Luke existe 2001, te considères tu comme un groupe important de la scène rock française?

Pour être très honnête, on l’a été un moment par inadvertance. Mais après quelles sont les chansons que les gens ont retenues dans le rock? Ils connaissent Tostaky et pour nous Soledad ou la Sentinelle. Je ne me pose pas la question de savoir si on a un groupe important. Si je me posais ce type de questions, c’est que je deviendrais fou. Je me verrais plus alors en Thomas de Luke et non plus Thomas Boulard. C’est impossible. J’ai de trop bons amis autour de moi qui me permettent de relativiser. J’essaie plus de donner d’autres clés d’écoute aux gens comme le font Dionysos ou Louise Attaque. Nous, on fait notre artisanat en espérant que çà marche, que çà touche quelqu’un. C’est tout. Comme le dit Baudelaire, quand 2 peintres se rencontrent, ils parlent de leur type de pinceaux ou toiles mais quand 2 critiques d’arts se rencontrent, ils parlent de l’avenir de la peinture ou des grands types de mouvement. Moi, çà ne m’intéresse pas çà de savoir ce que représente tel ou tel groupe sur la scène musicale.

Vous faîtes souvent gagner des places sur internet à vos fans. C'est important de garder ce lien avec eux?
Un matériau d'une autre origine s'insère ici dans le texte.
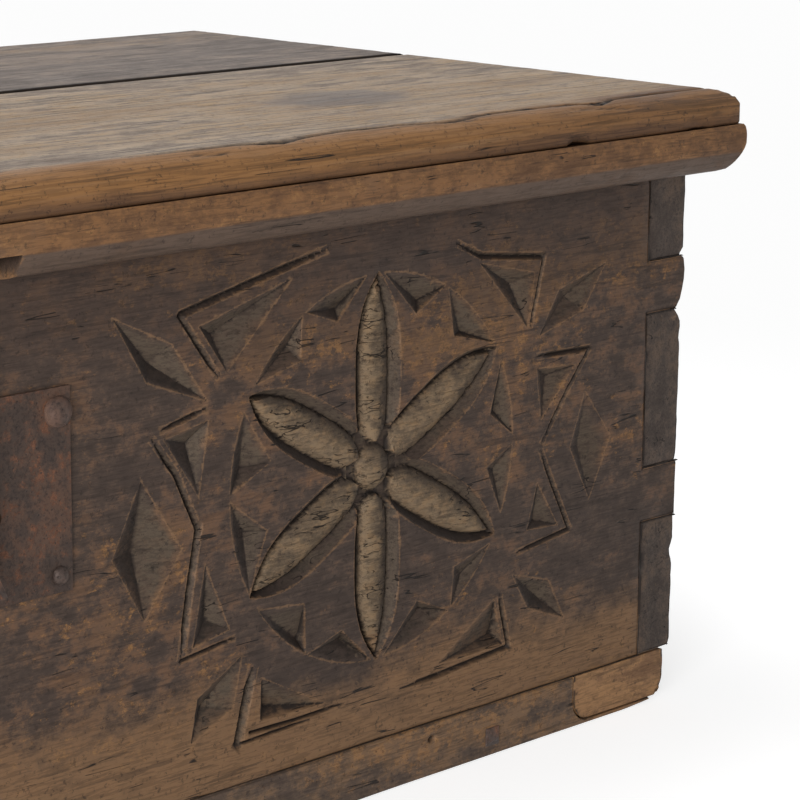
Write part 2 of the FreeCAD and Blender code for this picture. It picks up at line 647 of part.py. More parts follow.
# ---- Lock ------------------------------------------------------------------------------------
def lock_plate():
    """The plate on the front, with the hasp's slot and the keyhole."""
    half_width = PLATE_WIDTH / 2
    plate = box(-half_width, half_width, PLATE_FACE_Y, FRONT_Y, PLATE_Z, PLATE_Z + PLATE_HEIGHT)
    slot = box(-SLOT_WIDTH / 2, SLOT_WIDTH / 2, PLATE_FACE_Y, FRONT_Y,
               LOCK_Z - SLOT_HEIGHT / 2, LOCK_Z + SLOT_HEIGHT / 2)
    hole = cylinder(KEYHOLE_RADIUS, V(KEYHOLE_OFFSET, PLATE_FACE_Y, KEYHOLE_Z),
                    V(KEYHOLE_OFFSET, FRONT_Y, KEYHOLE_Z))
    slit = box(KEYHOLE_OFFSET - KEYHOLE_SLIT_WIDTH / 2, KEYHOLE_OFFSET + KEYHOLE_SLIT_WIDTH / 2,
               PLATE_FACE_Y, FRONT_Y, KEYHOLE_Z - KEYHOLE_SLIT_LENGTH, KEYHOLE_Z)
    return plate.cut([slot, hole, slit])


def lock_case():
    """The case behind the plate, open towards it."""
    half_width = CASE_WIDTH / 2
    half_height = CASE_HEIGHT / 2
    outer = box(-half_width, half_width, FRONT_Y, FRONT_Y + CASE_DEPTH,
                LOCK_Z - half_height, LOCK_Z + half_height)
    inner = box(-half_width + CASE_WALL, half_width - CASE_WALL, FRONT_Y, FRONT_Y + CASE_DEPTH - CASE_WALL,
                LOCK_Z - half_height + CASE_WALL, LOCK_Z + half_height - CASE_WALL)
    return outer.cut(inner)


def lock_bolt():
    """The bolt, drawn back, with the talon that the key's bit catches."""
    low = LOCK_Z - BOLT_HEIGHT / 2
    bar = box(BOLT_REST, BOLT_REST + BOLT_LENGTH, BOLT_Y, BOLT_Y + BOLT_THICKNESS, low, low + BOLT_HEIGHT)
    talon = box(KEYHOLE_OFFSET - TALON_WIDTH / 2, KEYHOLE_OFFSET + TALON_WIDTH / 2,
                BOLT_Y, BOLT_Y + BOLT_THICKNESS, low, low + TALON_DEPTH)
    return bar.cut(talon)


def bolt_guide(middle_x):
    """A bracket on the back of the plate that the bolt slides through."""
    half = GUIDE_WIDTH / 2
    inner_rise = BOLT_HEIGHT / 2 + GUIDE_PLAY
    inner_y = BOLT_Y + BOLT_THICKNESS + GUIDE_PLAY
    outer = box(middle_x - half, middle_x + half, FRONT_Y, inner_y + GUIDE_WALL,
                LOCK_Z - inner_rise - GUIDE_WALL, LOCK_Z + inner_rise + GUIDE_WALL)
    inner = box(middle_x - half, middle_x + half, FRONT_Y, inner_y,
                LOCK_Z - inner_rise, LOCK_Z + inner_rise)
    return outer.cut(inner)


def bolt_spring():
    """A leaf spring that bears on the bolt, its foot against the back of the plate."""
    foot_z = LOCK_Z + BOLT_HEIGHT / 2 + SPRING_RISE
    rest_z = LOCK_Z + BOLT_HEIGHT / 2 + GUIDE_PLAY
    leaf = polygon([
        V(SPRING_START, FRONT_Y, rest_z), V(SPRING_FOOT, FRONT_Y, foot_z),
        V(SPRING_FOOT, FRONT_Y, foot_z + SPRING_THICKNESS),
        V(SPRING_START, FRONT_Y, rest_z + SPRING_THICKNESS),
    ])
    return extruded(leaf, ALONG_Y * SPRING_WIDTH)


def key_pin():
    """The post in the middle of the keyhole, carried by the case, that the key turns on."""
    return cylinder(KEY_PIN_RADIUS, V(KEYHOLE_OFFSET, PLATE_FACE_Y + PLATE_THICKNESS / 2, KEYHOLE_Z),
                    V(KEYHOLE_OFFSET, FRONT_Y + CASE_DEPTH - CASE_WALL, KEYHOLE_Z))


# ---- Hasp ------------------------------------------------------------------------------------
def hasp_hang_angle():
    """How far the loose hasp swings out so that its staple's upper corner clears the plate."""
    drop = HASP_PIVOT.z - (LOCK_Z + STAPLE_HEIGHT / 2)
    reach = STAPLE_TIP_Y - HASP_PIVOT.y
    free_reach = PLATE_FACE_Y - HASP_REST_AIR - HASP_PIVOT.y
    return math.degrees(math.atan2(reach, drop) - math.asin(free_reach / math.hypot(reach, drop)))


def hanging(shape):
    """Turns a hasp piece from its closed place to the one where it hangs loose."""
    return shape.rotated(HASP_PIVOT, ALONG_X, -hasp_hang_angle())


def staple_tenon():
    """The tenon that rivets the staple into the strap."""
    return box(-STAPLE_WIDTH / 2, STAPLE_WIDTH / 2, HASP_BACK_Y - HASP_THICKNESS, HASP_BACK_Y,
               LOCK_Z - STAPLE_TENON / 2, LOCK_Z + STAPLE_TENON / 2)


def hasp_strap():
    """The hasp's strap, rolled into an eye at its top and bent out to a lip at its foot."""
    front = HASP_BACK_Y - HASP_THICKNESS
    foot_z = LOCK_Z - HASP_TAIL
    lean = math.radians(HASP_LIP_ANGLE)
    run = V(0, -HASP_LIP * math.sin(lean), -HASP_LIP * math.cos(lean))
    back_foot = V(-HASP_WIDTH / 2, HASP_BACK_Y, foot_z)
    front_foot = V(-HASP_WIDTH / 2, front, foot_z + HASP_THICKNESS * math.tan(lean / 2))
    side = polygon([
        V(-HASP_WIDTH / 2, HASP_BACK_Y, HASP_PIVOT.z), back_foot, back_foot + run,
        front_foot + run * (1 + HASP_THICKNESS * math.tan(lean / 2) / HASP_LIP),
        front_foot, V(-HASP_WIDTH / 2, front, HASP_PIVOT.z),
    ])
    top = HASP_PIVOT.z + HASP_EYE_RADIUS
    low = foot_z - HASP_LIP
    taper = polygon([
        V(-HASP_WIDTH / 2, front - HASP_LIP, top), V(HASP_WIDTH / 2, front - HASP_LIP, top),
        V(HASP_TIP_WIDTH / 2, front - HASP_LIP, low), V(-HASP_TIP_WIDTH / 2, front - HASP_LIP, low),
    ])
    half = ALONG_X * (HASP_WIDTH / 2)
    eye = cylinder(HASP_EYE_RADIUS, HASP_PIVOT - half, HASP_PIVOT + half)
    bore = cylinder(HASP_BAR_RADIUS + HASP_BORE_CLEARANCE, HASP_PIVOT - half, HASP_PIVOT + half)
    strip = extruded(side, ALONG_X * HASP_WIDTH).fuse(eye).cut([bore, staple_tenon()])
    return tidy(strip.common(extruded(taper, ALONG_Y * (HASP_LIP + HASP_THICKNESS + HASP_EYE_RADIUS))))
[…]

Je dis justement souvent que nous n’avons pas de fans, c’est autre chose chez nous. Je n’ai pas encore trouvé le mot, mais le mot fan ne leur convient pas du tout. On peut discuter avec eux, ils ont un avis sur chaque morceau et ne sont pas transis en train de crier comme des sourds. Ils ont un avis sur les concerts, et sur la vie en général. Ce ne sont pas des fans, ils ont grandi avec nous. On va essayer de faire gagner à un groupe notre première partie au Bataclan. Internet est un outil important pour nous. C’est un moyen alternatif important. Cà permet de faire des choses et de s’amuser un peu aussi. Pour çà, internet est très intéressant.